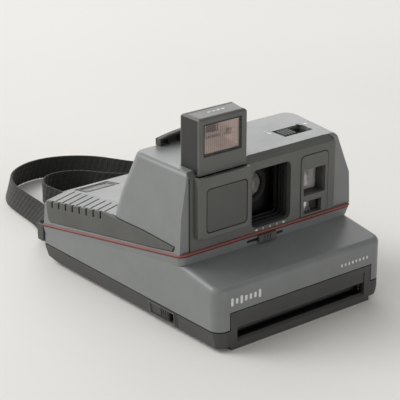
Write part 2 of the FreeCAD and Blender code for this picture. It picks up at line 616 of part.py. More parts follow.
def optics():
    """Lens tunnel, lenses, shutter, viewfinder, mirror and light box."""
    tunnel = box("tunnel_outer", ("window_left - 1.4", "window_right + 1.4"), (31, 42.4),
                 ("window_low - 1.4", "window_high + 1.4"))
    bore = box("tunnel_bore", ("window_left", "window_right"), (20, 50), ("window_low", "window_high"))
    node("lens_tunnel", cut("tunnel", tunnel, [bore]))
    plate = box("mount_plate", ("window_left - 1.4", "window_right + 1.4"), (47.2, 49.2),
                ("window_low - 1.4", "window_high + 1.4"))
    rings = [rod(f"mount_ring_{index}", "y", f"lens_r + {grow}", front, 48, ("lens_x", "lens_z"))
             for index, (grow, front) in enumerate(((5.2, 46.2), (3.4, 45.3), (1.8, 44.4)))]
    solid = fuse("mount_solid", [plate] + rings)
    hole = rod("mount_hole", "y", "lens_r + fit", 40, 52, ("lens_x", "lens_z"))
    node("lens_mount", cut("mount", solid, [hole]))
    centre = (cell("lens_x"), cell("lens_z"))
    radius = cell("lens_r")

    def lens(name, front, edge, bulge, size):
        disc = Part.makeCylinder(size, edge + bulge, at(centre[0], front, centre[1]), Vector(0, 1, 0))
        ball = (size * size + bulge * bulge) / (2 * bulge)
        sphere = Part.makeSphere(ball, at(centre[0], front + ball, centre[1]))
        node(name, feature(name + "_glass", disc.common(sphere)))
    lens("front_lens", 44.9, 2.6, 1.5, radius)
    lens("rear_lens", 54, 2, 1, 5.6)
    tube = rod("barrel_outer", "y", "lens_r + 1.6", 49.2, 60, ("lens_x", "lens_z"))
    inner = rod("barrel_inner", "y", 5.7, 45, 62, ("lens_x", "lens_z"))
    node("lens_barrel", cut("barrel", tube, [inner]))
    case = box("shutter_outer", (-21, 23), (60, 66), (52, 82))
    room = box("shutter_room", (-20, 22), (61, 65), (53, 81))
    sight = rod("shutter_sight", "y", 5, 50, 70, ("lens_x", "lens_z"))
    node("shutter_case", cut("shutter", case, [room, sight]))
    for side, low, high, front in (("left", -10.8, 3.2, 61.6), ("right", -0.8, 13.2, 63.2)):
        node(f"shutter_blade_{side}", box(f"blade_{side}", (low, high), (front, front + 0.6), (58, 74)))
    lower = prism("light_lower", "x", [(66.6, 25.7), (66.6, 50), (87, 49.4), (147, 39.2), (147, 25.7)],
                  -42, 42)
    upper = prism("light_upper", "x", [(66.6, 46), (66.6, 79), (71, 79), (79, 58), (85.5, 46)], -22, 22)
    shell = fuse("light_outer", [lower, upper])
    low_room = prism("light_low_room", "x", [(68, 24), (68, 48.5), (86.5, 47.8), (145.6, 37.8),
                                             (145.6, 24)], -40.6, 40.6)
    high_room = prism("light_high_room", "x", [(68, 40), (68, 77.6), (70, 77.6), (77.6, 57.6),
                                               (83.5, 40)], -20.6, 20.6)
    sight = rod("light_sight", "y", 6, 60, 69, ("lens_x", "lens_z"))
    node("light_box", cut("light", shell, [low_room, high_room, sight]))
    pane = [(90, 45.2), (90, 46.7), (144.6, 37.4), (144.6, 35.9)]
    node("mirror", prism("mirror_plate", "x", pane, -39, 39))
    outer = box("finder_outer", ("finder_left - 1", "finder_right + 1"), (30.7, 78.4),
                ("finder_low - 1", "finder_high + 1"))
    room = box("finder_room", ("finder_left", "finder_right"), (20, 80), ("finder_low", "finder_high"))
    node("finder_tunnel", cut("finder", outer, [room]))
    node("finder_window", box("finder_glass", ("finder_left + 0.1", "finder_right - 0.1"), (35.2, 36.6),
                              ("finder_low + 0.1", "finder_high - 0.1")))
    node("eyepiece", box("eye_glass", ("finder_left + 0.1", "finder_right - 0.1"), (76.4, 78),
                         ("finder_low + 0.1", "finder_high - 0.1")))
    node("cell_window", box("cell_glass", ("cell_left + 0.1", "cell_right - 0.1"), (31.4, 32.6),
                            ("cell_low - 0.4", "cell_high + 0.6")))
    node("light_cell", box("cell_body", (29, 36), (33.4, 37.4), (49, 55)))
    node("rear_hood", rear_hood())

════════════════

WORK TO COMPLETE. Nothing should be left out: repeat all of the data exactly.

EXERCISE RESPONSE.
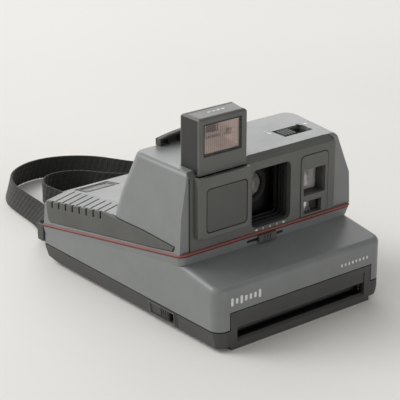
Write part 2 of the FreeCAD and Blender code for this picture. It picks up at line 616 of part.py. More parts follow.
def optics():
    """Lens tunnel, lenses, shutter, viewfinder, mirror and light box."""
    tunnel = box("tunnel_outer", ("window_left - 1.4", "window_right + 1.4"), (31, 42.4),
                 ("window_low - 1.4", "window_high + 1.4"))
    bore = box("tunnel_bore", ("window_left", "window_right"), (20, 50), ("window_low", "window_high"))
    node("lens_tunnel", cut("tunnel", tunnel, [bore]))
    plate = box("mount_plate", ("window_left - 1.4", "window_right + 1.4"), (47.2, 49.2),
                ("window_low - 1.4", "window_high + 1.4"))
    rings = [rod(f"mount_ring_{index}", "y", f"lens_r + {grow}", front, 48, ("lens_x", "lens_z"))
             for index, (grow, front) in enumerate(((5.2, 46.2), (3.4, 45.3), (1.8, 44.4)))]
    solid = fuse("mount_solid", [plate] + rings)
    hole = rod("mount_hole", "y", "lens_r + fit", 40, 52, ("lens_x", "lens_z"))
    node("lens_mount", cut("mount", solid, [hole]))
    centre = (cell("lens_x"), cell("lens_z"))
    radius = cell("lens_r")

    def lens(name, front, edge, bulge, size):
        disc = Part.makeCylinder(size, edge + bulge, at(centre[0], front, centre[1]), Vector(0, 1, 0))
        ball = (size * size + bulge * bulge) / (2 * bulge)
        sphere = Part.makeSphere(ball, at(centre[0], front + ball, centre[1]))
        node(name, feature(name + "_glass", disc.common(sphere)))
    lens("front_lens", 44.9, 2.6, 1.5, radius)
    lens("rear_lens", 54, 2, 1, 5.6)
    tube = rod("barrel_outer", "y", "lens_r + 1.6", 49.2, 60, ("lens_x", "lens_z"))
    inner = rod("barrel_inner", "y", 5.7, 45, 62, ("lens_x", "lens_z"))
    node("lens_barrel", cut("barrel", tube, [inner]))
    case = box("shutter_outer", (-21, 23), (60, 66), (52, 82))
    room = box("shutter_room", (-20, 22), (61, 65), (53, 81))
    sight = rod("shutter_sight", "y", 5, 50, 70, ("lens_x", "lens_z"))
    node("shutter_case", cut("shutter", case, [room, sight]))
    for side, low, high, front in (("left", -10.8, 3.2, 61.6), ("right", -0.8, 13.2, 63.2)):
        node(f"shutter_blade_{side}", box(f"blade_{side}", (low, high), (front, front + 0.6), (58, 74)))
    lower = prism("light_lower", "x", [(66.6, 25.7), (66.6, 50), (87, 49.4), (147, 39.2), (147, 25.7)],
                  -42, 42)
    upper = prism("light_upper", "x", [(66.6, 46), (66.6, 79), (71, 79), (79, 58), (85.5, 46)], -22, 22)
    shell = fuse("light_outer", [lower, upper])
    low_room = prism("light_low_room", "x", [(68, 24), (68, 48.5), (86.5, 47.8), (145.6, 37.8),
                                             (145.6, 24)], -40.6, 40.6)
    high_room = prism("light_high_room", "x", [(68, 40), (68, 77.6), (70, 77.6), (77.6, 57.6),
                                               (83.5, 40)], -20.6, 20.6)
    sight = rod("light_sight", "y", 6, 60, 69, ("lens_x", "lens_z"))
    node("light_box", cut("light", shell, [low_room, high_room, sight]))
    pane = [(90, 45.2), (90, 46.7), (144.6, 37.4), (144.6, 35.9)]
    node("mirror", prism("mirror_plate", "x", pane, -39, 39))
    outer = box("finder_outer", ("finder_left - 1", "finder_right + 1"), (30.7, 78.4),
                ("finder_low - 1", "finder_high + 1"))
    room = box("finder_room", ("finder_left", "finder_right"), (20, 80), ("finder_low", "finder_high"))
    node("finder_tunnel", cut("finder", outer, [room]))
    node("finder_window", box("finder_glass", ("finder_left + 0.1", "finder_right - 0.1"), (35.2, 36.6),
                              ("finder_low + 0.1", "finder_high - 0.1")))
    node("eyepiece", box("eye_glass", ("finder_left + 0.1", "finder_right - 0.1"), (76.4, 78),
                         ("finder_low + 0.1", "finder_high - 0.1")))
    node("cell_window", box("cell_glass", ("cell_left + 0.1", "cell_right - 0.1"), (31.4, 32.6),
                            ("cell_low - 0.4", "cell_high + 0.6")))
    node("light_cell", box("cell_body", (29, 36), (33.4, 37.4), (49, 55)))
    node("rear_hood", rear_hood())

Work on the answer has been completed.